Mr. Stewart does not depart materially from the general plan and arrangement of Blackstone. Indeed, the only transposition, of which we are aware, is in the second volume, on the law of property, in which the "subject of uses and trusts is treated of in a separate and early chapter, instead of leaving it to be introduced incidentally in the chapter on alienation by deed." Mr. Stephen, on the contrary, has adopted a plan of his own, which, so far as we know, is entirely new; the nature of which, and the grounds upon which it rests, are so well explained in the author's preface, that they deserve to be stated at length.

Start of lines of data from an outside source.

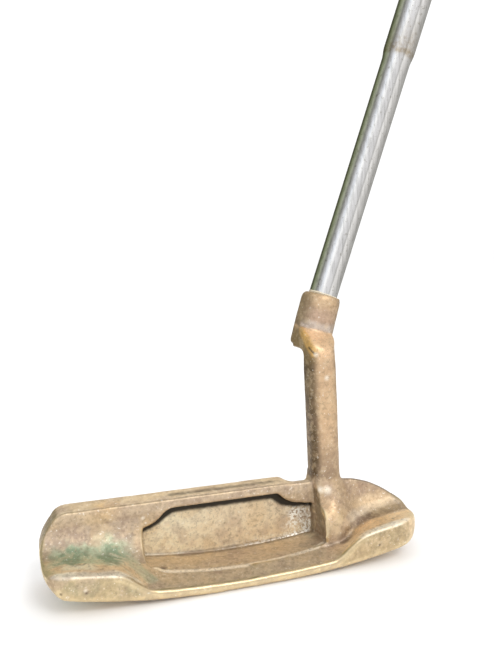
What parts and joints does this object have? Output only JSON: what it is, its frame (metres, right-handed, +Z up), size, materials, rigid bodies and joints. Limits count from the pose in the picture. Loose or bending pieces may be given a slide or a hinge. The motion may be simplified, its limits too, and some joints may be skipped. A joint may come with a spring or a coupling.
{
  "type": "blade putter",
  "caption": "Left-handed bronze blade putter with a plumber's neck, undercut cavity back, stepped chrome shaft and black pistol grip.",
  "frame": {"origin": "middle of the flat land of the sole, halfway between the leading and trailing edges, where the club stands on the ground", "axes": "+X along the blade from toe to heel, +Y out of the striking face towards the target, +Z up from the ground"},
  "size_m": [0.377, 0.0429, 0.8426],
  "materials": {
    "bronze": "satin",
    "chrome_steel": "gloss",
    "epoxy": "gloss",
    "tape": "matte",
    "grip_rubber": "matte",
    "cap_rubber": "satin"
  },
  "bodies": {
    "root": {"head": "bronze", "hosel_epoxy": "epoxy", "shaft": "chrome_steel", "grip_tape": "tape", "grip": "grip_rubber", "grip_cap": "cap_rubber"}
  },
  "joints": []
}
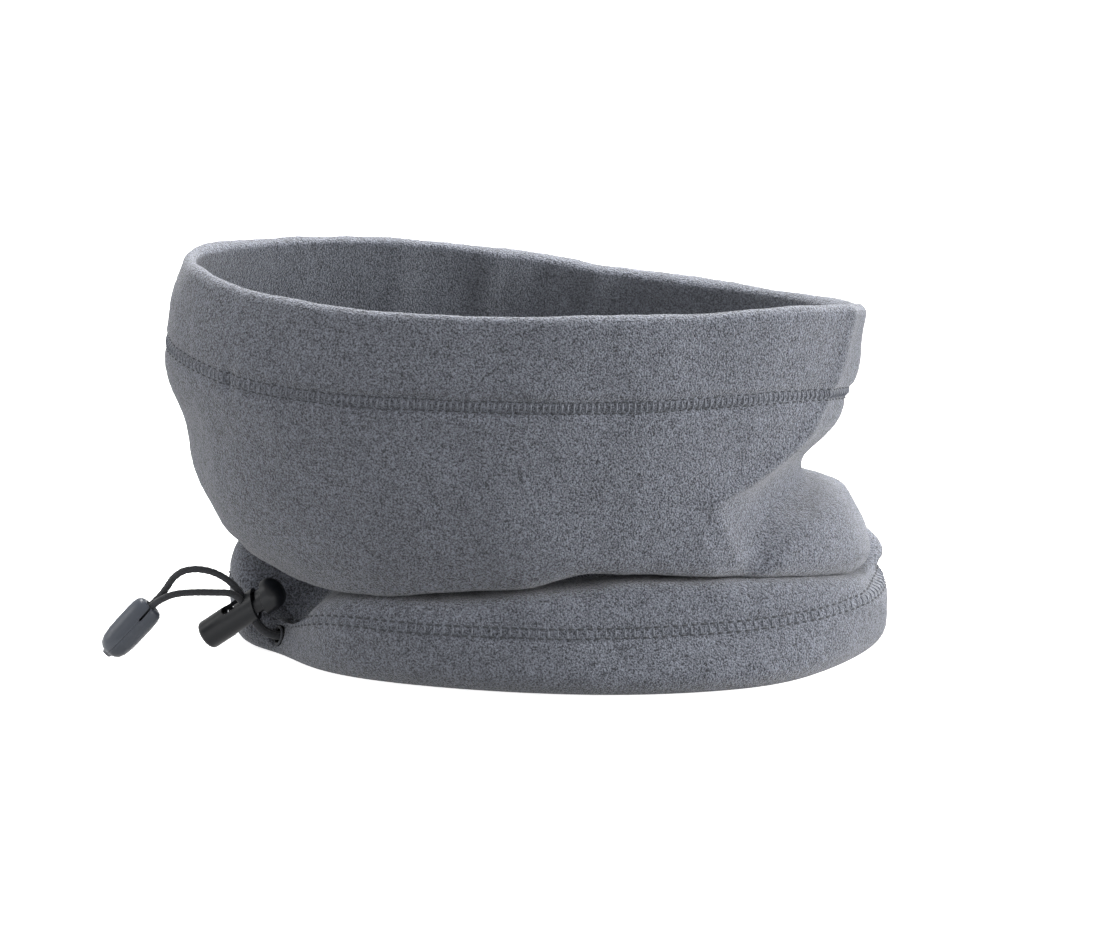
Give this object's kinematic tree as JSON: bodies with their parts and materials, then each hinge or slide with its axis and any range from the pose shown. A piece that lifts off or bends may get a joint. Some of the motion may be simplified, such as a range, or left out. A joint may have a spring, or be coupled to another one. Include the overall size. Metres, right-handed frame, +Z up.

"But it is in that which regards the general arrangement, that the strongest claim of the present work to originality will be found. The order adopted by Blackstone is, in all its principal lineaments,

derived from the Analysis of Hale; but though rendered venerable by the combined authority of names like these, I have not felt myself able to accede to it, without alteration. The main division, indeed, by which the body of municipal law is severed into Rights and Wrongs, I have deemed it expedient to retain; for, (though liable to the great disadvantage of precluding the entire or continuous discussion of some particular subjects, by making it necessary to recur to them under the aspect of Wrongs, after they have already once engaged our attention under that of Rights,) it is founded nevertheless on a natural and just distinction, and is interwoven besides with the whole fabric of our law, and rooted in the minds of our lawyers. The division also of Wrongs into those of a civil, and those of a criminal nature, I have, for similar reasons, thought it clearly essential to preserve. But as to the division of Rights, the case is widely different. These are distributed into Rights of Persons and Rights of Things; an arrangement which has been justly considered contrary both to grammatical and logical propriety. For the rights of things can only be understood as signifying the rights relating to things—a sense not correctly conveyed by the form of expression; and placed, besides, in false antithesis to the rights of persons; by which is evidently intended the rights belonging to persons. The meaning would have been better expressed by a division into the rights relating to persons, and the rights relating to things. This fault, indeed, is the more remarkable, because it might have been avoided by a closer adherence to the language of Justinian's Institutes, which apparently served in this instance as the model: Omne jus quo utimur (according to the authority) vel ad personas pertinet, vel ad res, vel ad actiones.

"The arrangement in question, however, is not open merely to this kind of criticism, but to other objections of a much weightier description. In the first place, it determines that the law relating to persons shall be fully discussed before that relating to property has been examined, and yet the subject of property ought, in reason, to take the precedence of that part of the law of persons, at least, which treats of relative rights; for it is in the nature of

the relative rights, namely, those which grow out of the social relations of parent and child, husband and wife, magistrates and people, and the like, to presuppose the absolute ones of life, liberty, personal security, and property. With respect to absolute rights of the three first descriptions, this is obvious, and the precedence therefore is properly assigned to them in Blackstone's work; but it is equally true with regard to property also,- for property, like the rest, unquestionably constitutes one of the circumstances to which the social relations are adjusted and to which they must be supposed to refer. To this right, therefore, the next place ought, in point of correct arrangement, to have been allotted; but the commentator's plan of division makes this impossible, and compels him, after a short notice of Property, to pass on, and to postpone its farther examination, until all relative rights (whether private or public) have been exhausted. This inversion of the natural order, is not only inartificial, but often embarrasses the discussion of rights of the relative kind. Thus in the chapter on Husband and Wife, every reader must perceive the disadvantage of the total omission to notice the effects of marriage in regard to the property of the parties; and yet until the subject of property in general had been examined, any disquisition on the proprietary rights attending that particular relation, would have been obviously premature.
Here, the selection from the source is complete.